3. Set aside some “me” time
Trying to succeed at being a SAHD can sometimes seem like being Groundhog Day. It can be lonely – even though you have another human being around to talk to. But without another adult to have real life conversations with, you can find yourself going a little nuts with all the work it takes to keep a young one fully functioning day in and day out. Take at least a few minutes every day get some “me” time. Go for a walk, meditate, workout, play a video game. Do something — anything — to get away from the diaper drama and SAHD recharge.
4. Roll with the punches
While you have your own schedule strategized harder than any football coach before kickoff, the kids ain’t got no time for that. Temper tantrums, diaper blowouts and insert randomness will come at you hard and fast. Find creative ways to get around these situations, keep the kids in line and keep your sanity in check. Be ready for the obstacles and understand that they are all just blips on the radar. You’ll be back to that game plan in no time.
5. Embrace the role to succeed at being a SAHD
Too many stay-at-home dads are embarrassed that their wife is the one bringing home the bacon. When ask what they do for a living, many will quickly launch into some incoherent ramble or jump into a prepared talking point about working from home on [insert whatever side project]. Buck this fear of being emasculated. Staying at home to care for your children is a huge responsibility not for the faint of heart. Be comfortable knowing you’ve stepped up to the plate to take on the job of a lifetime.
6. Take care of yourself
Too much constant attention to the little ones can leave dads forgetting one of the most important thing – taking care of themselves. Day-to-day care of kids is physically and mentally draining. To bring your A-game every day: eat well, exercise regularly, get as much sleep as possible (easier said than done with babies around the house) and avoid the trap of the dreaded Dad Bod. It’ll go a long way towards keeping you fresh for the challenge.
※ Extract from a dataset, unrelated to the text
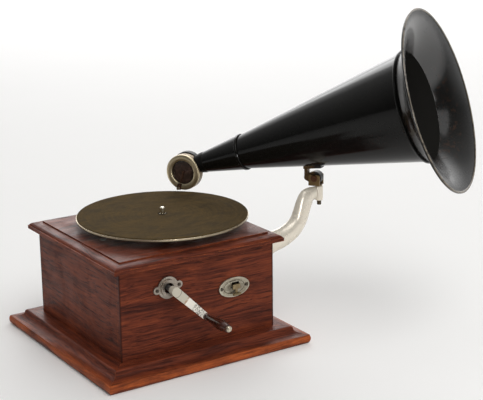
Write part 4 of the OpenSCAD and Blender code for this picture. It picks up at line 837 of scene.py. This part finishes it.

7. Don’t be afraid of the Mean Girls
We’ve come a long way when it comes to gender roles, but progress still needs to be made in terms of co-mingling dads and moms at the play yard. Most stay-at-home dads find it hard to break into the mom groups for fear of coming off like a douche or just because they feel intimidated approaching a gaggle of stay-at-home moms. Understand that we all have more in common than we’d perhaps like to admit. Don’t be afraid to strike up a conversation. It’s important to have conversations with other adults in real life throughout the day. Listening to your favorite podcast does not count.
8. Connect with other at-home parents
Don’t be that lonely dude in the park hoping someone will come over and talk to you. To succeed at being a SAHD Find some male companionship – as corny as that may sound on the surface. Dad groups like City Dads Group and the National At Home Dad Network and dad blogs like DaddyMindTricks.com (shameless plug) are terrific resources. They can help you find common ground with other dudes who’ve made the transition to fatherhood and stay-at-home dads. They offer classes and boot camps on how to manage some of the daily rigors of childcare and provide opportunities for like-minded dads that just want to bond with other dads.
9. Ask for help
Super dads (and super moms, for that fact) are not a thing. Too often, the stay-at-home parent of the duo gets this burst of ego that says they are the only ones who can perform the task. We don’t realize that it truly take a team to tackle this task head on. Just because you’ve got some super awesome system for managing 15 things at once and handing it off to your partner may mean sacrificing the specific order of events that you envisioned, don’t let your ego block the way. Ask for help if you need and prevent potential burn out.
10. Don’t settle for lower dad expectations
According to sitcoms and advertisements, all dads have to do to win the fatherhood game is show up, try not to fart too much and make sure the onesie is buttoned somewhat properly. That’s absurd. Understand that every day, whether you are an SAHD or a working dad, isn’t going to be awesome. Some days will downright suck. But as long as you are striving to be a pretty decent dad, strong role model for your kids, and proud teammate and support system to your partner, you’ll end up having more of those awesome days than the poopy ones.